The Bible makes a clear separation between that man and that man’s understanding. Our traditional religious or theological culture unlawfully and falsely combines the two, leading us to believe that the man is the understanding and that the understanding is the man. This confusion contributes to a legend that the man is more than a man, even like as it was said of Daniel, “I know that the spirit of the holy gods is in thee,” Daniel 4:9. 

Why is this present review relevant? Why is it well to separate the fact of the man’s mission from the fiction of the religious tradition emboldening his aura? Why is it important to know the man’a actual movement and to learn how to disassociate the person from the theological theory forced upon that mission? Why does this matter? 

How would you feel if, after you led an intellectual and philosophical movement, your actual cause found itself hidden by an intention given to you by history writers? How would you feel if you, after having died for a cause deeply touching your heart, had your reason for willingly sacrificing yourself turned into something grossly far and contrary from your concern? This is what happened, more than 2000 years ago, to the living God’s chief apostle. 

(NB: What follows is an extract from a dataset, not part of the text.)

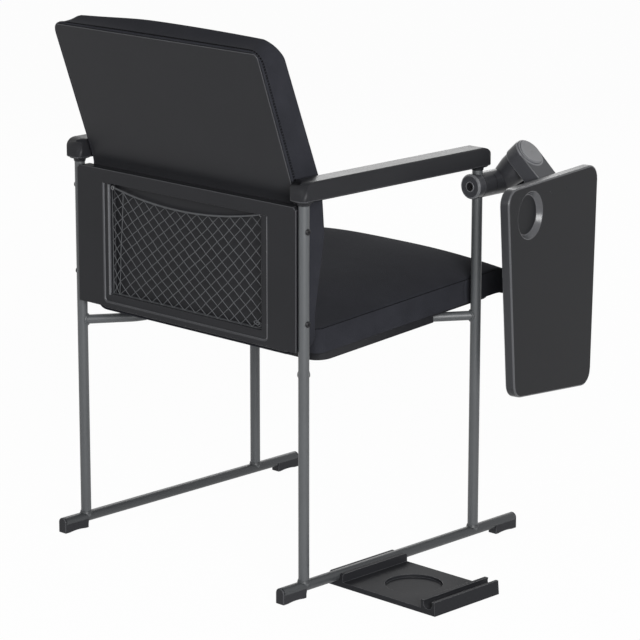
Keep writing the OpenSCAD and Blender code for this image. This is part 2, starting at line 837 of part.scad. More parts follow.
module u_shape(grow) {
    // The pocket frame: two uprights and a lower strip, drawn in X and Z
    outer = pocket_w / 2 + strip_w + grow;
    inner = pocket_w / 2 - grow;
    height = strip_top_z - strip_bottom_z + grow;
    difference() {
        union() {
            translate([-outer, -grow]) soft_rect([2 * outer, height], strip_w / 2);
            translate([-outer, height / 2]) square([2 * outer, height / 2]);
        }
        translate([-inner, strip_w - grow]) soft_rect([2 * inner, 2 * height], strip_w / 4);
    }
}

module pocket_panel() {
    color(plastic_colour) difference() {
        union() {
            panel_face(2 * panel_core_x, panel_front_y, panel_rear_y - panel_skin);
            panel_face(2 * panel_edge_x, panel_rear_y - panel_skin, panel_rear_y);
        }
        translate([
            -pocket_w / 2,
            panel_rear_y - pocket_depth,
            net_floor_z
        ]) {
            cube([pocket_w, pocket_depth + overrun, strip_top_z - net_floor_z]);
        }
        translate([0, panel_rear_y + overrun, strip_bottom_z]) rotate([90, 0, 0]) {
            linear_extrude(strip_seat + overrun) u_shape(0);
        }
        for (side = [-1, 1], z = [panel_top_z - screw_high, panel_bottom_z + screw_low]) {
            translate([side * (panel_core_x - screw_reach), leg_y, z]) rotate([0, side * 90, 0]) {
                cylinder(h = screw_reach + overrun, r = screw_r);
            }
        }
    }
}

module panel_screws() {
    // Button head screws through the rear legs into the panel's ends
    color(steel_colour) for (side = [-1, 1], z = [panel_top_z - screw_high, panel_bottom_z + screw_low]) {
        translate([side * (leg_x + tube_r), leg_y, z]) rotate([0, side * 90, 0]) difference() {
            union() {
                translate([0, 0, -tube_d - screw_reach + screw_head_h]) {
                    cylinder(h = tube_d + screw_reach, r = screw_r);
                }
                chamfered(screw_head_r, screw_head_h, screw_head_h / 2);
            }
            translate([0, 0, screw_head_h / 3]) cylinder(h = screw_head_h, r = screw_key_r, $fn = 6);
        }
    }
}

module pocket_frame() {
    color(plastic_colour) translate([0, panel_rear_y - strip_seat + strip_t, strip_bottom_z]) {
        rotate([90, 0, 0]) linear_extrude(strip_t) u_shape(0);
    }
}

// Net: two families of slanting strands below the sagging hem, with an edge strand round

net_w = pocket_w - 2 * push_gap;
net_top_z = strip_top_z - hem_d;
net_y = panel_rear_y - hem_d;

function hem_z(x) = net_top_z - net_sag * (1 - pow(2 * x / net_w, 2));

module net_outline(inset) {
    steps = 16;
    half = net_w / 2 - inset;
    polygon(concat(
        [[-half, net_floor_z + inset + push_gap], [half, net_floor_z + inset + push_gap]],
        [for (k = [steps:-1:0]) let (x = half * (2 * k / steps - 1)) [x, hem_z(x) - hem_d / 2 - inset]]
    ));
}

module pocket_net() {
    height = strip_top_z - net_floor_z;
    lean = atan(net_pitch_x / net_pitch_z);
    count = ceil((net_w + height * tan(lean)) / net_pitch_x / 2) + 1;
    color(net_colour) translate([0, net_y + net_strand / 2, 0]) rotate([90, 0, 0]) {
        linear_extrude(net_strand) {
            intersection() {
                net_outline(0);
                for (turn = [-lean, lean], k = [-count:count]) {
                    translate([k * net_pitch_x, net_floor_z + height / 2]) rotate(turn) {
                        square([net_strand, 2 * height], center = true);
                    }
                }
            }
            difference() {
                net_outline(0);
                net_outline(net_strand);
            }
        }
    }
}

module net_hem() {
    // Elastic cord along the net's upper edge
    steps = 16;
    half = net_w / 2;
    xs = [for (k = [0:steps]) half * (2 * k / steps - 1)];
    color(net_colour) translate([0, net_y + hem_d / 2, 0]) rotate([90, 0, 0]) {
        linear_extrude(hem_d) polygon(concat(
            [for (x = xs) [x, hem_z(x) + hem_d / 2]],
            [for (k = [steps:-1:0]) [xs[k], hem_z(xs[k]) - hem_d / 2]]
        ));
    }
}

// Tablet hinge: a clamp on the right front leg, an arm with an elbow, and a swivel head
// whose axis leans outward at half a right angle

module hub_place() {
    // Cylinders drawn upward lie along +Y from the leg axis
    translate([-leg_x, -leg_y, hub_z]) rotate([-90, 0, 0]) children();
}

module hinge_place() {
    // Origin at the elbow, -x outward along the toed plane, z up
    translate([-leg_x, elbow_y, hub_z]) rotate([0, 0, toe]) children();
}

module swivel_place() {
    // z along the swivel axis, -x outward and down, -y forward
    hinge_place() rotate([0, -hinge_tilt, 0]) children();
}

module hub_bores() {
    translate([-leg_x, -leg_y, hub_z - 2 * hub_r]) cylinder(h = 4 * hub_r, r = tube_r + run_gap);
    hub_place() translate([0, 0, -bolt_reach]) cylinder(h = bolt_reach + 2 * hub_rear, r = bolt_r);
}

module tablet_clamp() {
    // Rear half of the clamp, with the counterbored bolt seat
    color(plastic_colour) difference() {
        hub_place() chamfered(hub_r, hub_rear, edge_break);
        hub_bores();
        hub_place() translate([0, 0, hub_rear - bolt_head_h]) {
            cylinder(h = bolt_head_h + overrun, r = bolt_head_r + push_gap);
        }
    }
}

module clamp_bolt() {
    color(steel_colour) hub_place() difference() {
        union() {
            translate([0, 0, -bolt_reach]) {
                cylinder(h = bolt_reach + hub_rear - bolt_head_h, r = bolt_r);
            }
            translate([0, 0, hub_rear - bolt_head_h]) {
                chamfered(bolt_head_r, bolt_head_h - edge_break, edge_break / 4);
            }
        }
        translate([0, 0, hub_rear - bolt_head_h / 2]) {
            cylinder(h = bolt_head_h, r = bolt_key_r, $fn = 6);
        }
    }
}

module tablet_arm() {
    // Casting from the clamp's front half round the elbow to the boss
    color(plastic_colour) difference() {
        union() {
            hub_place() translate([0, 0, -elbow_reach]) {
                cylinder(h = elbow_reach - seat_gap, r = hub_r);
            }
            hinge_place() sphere(hub_r + elbow_swell);
            swivel_place() {
                cylinder(h = boss_h * 2 / 3, r1 = hub_r, r2 = boss_r);
                translate([0, 0, boss_h * 2 / 3]) cylinder(h = boss_h / 3, r = boss_r);
            }
        }
        hub_bores();
        swivel_place() translate([0, 0, pin_r]) cylinder(h = boss_h, r = pin_r);
    }
}

module pivot_pin() {
    color(steel_colour) swivel_place() translate([0, 0, pin_r]) {
        cylinder(h = head_top - pin_r - seat_gap, r = pin_r);
    }
}

module friction_washer() {
    color(steel_colour) swivel_place() translate([0, 0, boss_h]) difference() {
        cylinder(h = washer_t - run_gap, r = boss_r - edge_break);
        translate([0, 0, -overrun]) cylinder(h = washer_t + 2 * overrun, r = pin_r);
    }
}

pad_t = 6;
pad_w = 2 * (boss_r - edge_break);
pad_h = 3 * boss_r;
head_mid = head_base + head_t / 2;
pad_z = 2 * head_mid * cos(hinge_tilt) - tablet_back_x;

module swivel_head() {
    // Rounded bar from the pivot out to the pad that carries the tablet
    reach = tablet_back_x / sin(hinge_tilt);
    color(plastic_colour) difference() {
        intersection() {
            union() {
                swivel_place() {
                    translate([0, 0, head_base]) linear_extrude(head_t) {
                        circle(boss_r);
                        translate([-reach, -boss_r]) square([reach, 2 * boss_r]);
                    }
                    translate([0, 0, head_top]) {
                        cylinder(h = shoulder_h, r1 = boss_r, r2 = cap_r + edge_break);
                    }
                }
                hinge_place() translate([-tablet_back_x, 0, pad_z]) rotate([0, 90, 0]) {
                    linear_extrude(pad_t) translate([-pad_h / 4, -pad_w / 2]) {
                        soft_rect([pad_h, pad_w], pad_w / 4);
                    }
                }
            }
            hinge_place() translate([-tablet_back_x, -2 * boss_r, -pad_h]) {
                cube([tablet_back_x + 2 * boss_r, 4 * boss_r, 3 * pad_h]);
            }
        }
        swivel_place() {
            translate([0, 0, head_base - overrun]) {
                cylinder(h = head_top - head_base + overrun, r = pin_r + run_gap);
            }
        }
        pad_screws(-cup_screw_len, cup_screw_r + run_gap);
    }
}

module pad_screws(start, r) {
    // Screw axes through the pad into the tablet, below the bar
    for (y = [-1, 1], z = [pad_z - pad_h / 3, pad_z - pad_h * 2 / 3]) {
        hinge_place() translate([-tablet_back_x + start, y * pad_w / 4, z]) rotate([0, 90, 0]) {
            cylinder(h = pad_t - start, r = r);
        }
    }
}

module tablet_screws() {
    color(steel_colour) {
        pad_screws(-cup_screw_len, cup_screw_r);
        for (y = [-1, 1], z = [pad_z - pad_h / 3, pad_z - pad_h * 2 / 3]) {
            hinge_place() translate([-tablet_back_x + pad_t, y * pad_w / 4, z]) {
                rotate([0, 90, 0]) chamfered(cup_screw_head_r, cup_screw_head_h, cup_screw_head_h / 2);
            }
        }
    }
}

module pivot_cap() {
    // Grey cover over the pin, set into the shoulder
    color(cap_colour) swivel_place() translate([0, 0, head_top + shoulder_h]) {
        chamfered(cap_r, cap_h, cap_h / 2);
    }
}

// Tablet: a board with four rounded corners, drawn as [towards the rear, up]

function rounded_outline(corners, r, steps) = [
    for (k = [0:len(corners) - 1])
        let (
            n = len(corners),
            p = corners[k],
            a = corners[(k + n - 1) % n] - p,
            b = corners[(k + 1) % n] - p,
            ua = a / norm(a),
            ub = b / norm(b),
            half = acos(ua * ub) / 2,
            middle = p + (ua + ub) / norm(ua + ub) * r / sin(half),
            from = p + ua * r / tan(half) - middle,
            to = p + ub * r / tan(half) - middle
        )
        for (i = [0:steps])
            let (t = i / steps, w = 180 - 2 * half)
            middle + from * sin(w * (1 - t)) / sin(w) + to * sin(w * t) / sin(w)
];

module tablet_outline() {
    top = tablet_top_z;
    rear = tablet_top_w / 2 + tablet_shift;
    front = -tablet_top_w / 2 + tablet_shift;
    polygon(rounded_outline([
        [front, top],
        [-tablet_low_w / 2, top - tablet_front_h],
        [tablet_low_w / 2, top - tablet_rear_h],
        [rear, top]
    ], tablet_corner_r, 6));
}

module tablet_board() {
    color(plastic_colour) difference() {
        hinge_place() translate([-tablet_back_x - tablet_t, 0, 0]) rotate([90, 0, 90]) {
            linear_extrude(tablet_t) tablet_outline();
        }
        hinge_place() translate([-tablet_back_x - tablet_t - overrun, cup_back, tablet_top_z - cup_down]) {
            rotate([0, 90, 0]) cylinder(h = cup_depth + overrun, r = cup_r);
        }
        pad_screws(-cup_screw_len, cup_screw_r);
    }
}

// Row link: a plate on the floor with a channel clipped round the right rail and a second
// channel for the rail of the next chair

module link_profile() {
    lip = rail_z + link_lip;
    outer = channel_r + link_wall;
    difference() {
        union() {
            translate([-leg_x - link_pitch, 0]) square([link_pitch, link_t]);
            translate([-leg_x - outer, 0]) square([2 * outer, lip]);
            translate([-leg_x - link_pitch, 0]) {
                polygon([[-outer, 0], [outer, 0], [outer, lip], [edge_break - outer, lip]]);
            }
        }
        for (x = [-leg_x, -leg_x - link_pitch]) {
            translate([x, rail_z]) {
                circle(channel_r);
                translate([-channel_r + edge_break / 2, 0]) {
                    square([2 * channel_r - edge_break, lip]);
                }
            }
        }
    }
}

module row_link() {
    dish_x = -leg_x - link_pitch / 2;
    color(plastic_colour) difference() {
        translate([0, link_y, 0]) front_cut(link_len) link_profile();
        translate([dish_x, link_y, link_t - dish_depth]) cylinder(h = rail_z, r = dish_r);
        for (end = [-1, 1]) {
            // The lips' ends are rounded in the side view
            translate([0, link_y + end * link_len / 2, rail_z + link_lip]) {
                side_cut(4 * link_pitch) difference() {
                    square(2 * link_lip, center = true);
                    translate([-end * link_lip, -link_lip]) circle(link_lip);
                }
            }
        }
    }
}

module on_datum() {
    // The chair's own axes are moved so that the footprint's middle is the origin
    translate(datum) children();
}

on_datum() leg_node(1, 1);  // leg_rear_left
on_datum() leg_node(-1, 1);  // leg_rear_right
on_datum() leg_node(1, -1);  // leg_front_left
on_datum() leg_node(-1, -1);  // leg_front_right
on_datum() rail_tube(1);  // rail_left
on_datum() rail_tube(-1);  // rail_right
on_datum() seat_bar(1);  // seat_bar_left
on_datum() seat_bar(-1);  // seat_bar_right
on_datum() glide(1, 1);  // glide_rear_left
on_datum() glide(-1, 1);  // glide_rear_right
on_datum() glide(1, -1);  // glide_front_left
on_datum() glide(-1, -1);  // glide_front_right
on_datum() armrest(1);  // armrest_left
on_datum() armrest(-1);  // armrest_right
on_datum() seat_saddles();
on_datum() saddle_screws();
on_datum() seat_pan();
on_datum() seat_cushion();
on_datum() back_shell();
on_datum() back_cushion();
on_datum() pocket_panel();
on_datum() panel_screws();
on_datum() pocket_frame();
on_datum() pocket_net();
on_datum() net_hem();
on_datum() tablet_clamp();
on_datum() clamp_bolt();
on_datum() tablet_arm();
on_datum() pivot_pin();
on_datum() friction_washer();
on_datum() swivel_head();
on_datum() pivot_cap();
on_datum() tablet_screws();
on_datum() tablet_board();
on_datum() row_link();
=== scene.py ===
# A visitor chair: steel tube frame, upholstered seat and back, a net pocket behind the back,
# a writing tablet that swings over the lap, and a floor plate that joins chairs in a row.
import math
import random
import bpy
import bmesh
from mathutils import Matrix, Vector


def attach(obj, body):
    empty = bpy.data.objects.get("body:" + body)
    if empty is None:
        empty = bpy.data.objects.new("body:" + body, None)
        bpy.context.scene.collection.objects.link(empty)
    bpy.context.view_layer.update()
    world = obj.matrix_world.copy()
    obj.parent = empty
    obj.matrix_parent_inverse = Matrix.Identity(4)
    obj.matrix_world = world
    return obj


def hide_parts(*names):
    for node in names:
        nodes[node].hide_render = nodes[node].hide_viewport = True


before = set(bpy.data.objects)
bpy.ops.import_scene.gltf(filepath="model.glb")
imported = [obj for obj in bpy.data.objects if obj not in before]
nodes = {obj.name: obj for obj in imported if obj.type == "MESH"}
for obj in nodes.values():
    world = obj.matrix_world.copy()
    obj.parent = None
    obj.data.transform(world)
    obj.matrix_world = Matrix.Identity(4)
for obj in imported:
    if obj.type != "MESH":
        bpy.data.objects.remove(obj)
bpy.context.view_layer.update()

DATUM = Vector((0.1013, 0.071365, 0.0))
view_layer = bpy.context.view_layer
scene = bpy.context.scene

# Studio: a white floor that fades into white surroundings, three large soft lamps, and the camera
# behind the chair, on the sitter's right.

scene.view_settings.view_transform = "Standard"


def linked(name, data):
    """A new object in the scene."""
    ob = bpy.data.objects.new(name, data)
    scene.collection.objects.link(ob)
    return ob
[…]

Mission matters. Fact matters. Reality matters. The man’s actual cause means much to our conversation’s  growth and development. It means much because our devotional experience is to mirror that man’s philosophical and devotional movement. 

This man taught the living God’s “good will.” That “good will” is a commandment or a “law” of devotional wellbeing. We owe it to our conversation’s thoughts and feelings to let it know the experience intended for it. This is why understanding the actual man’s movement matters. This is why he said, “If a man keep my saying, he shall never taste of death,” John 8:52.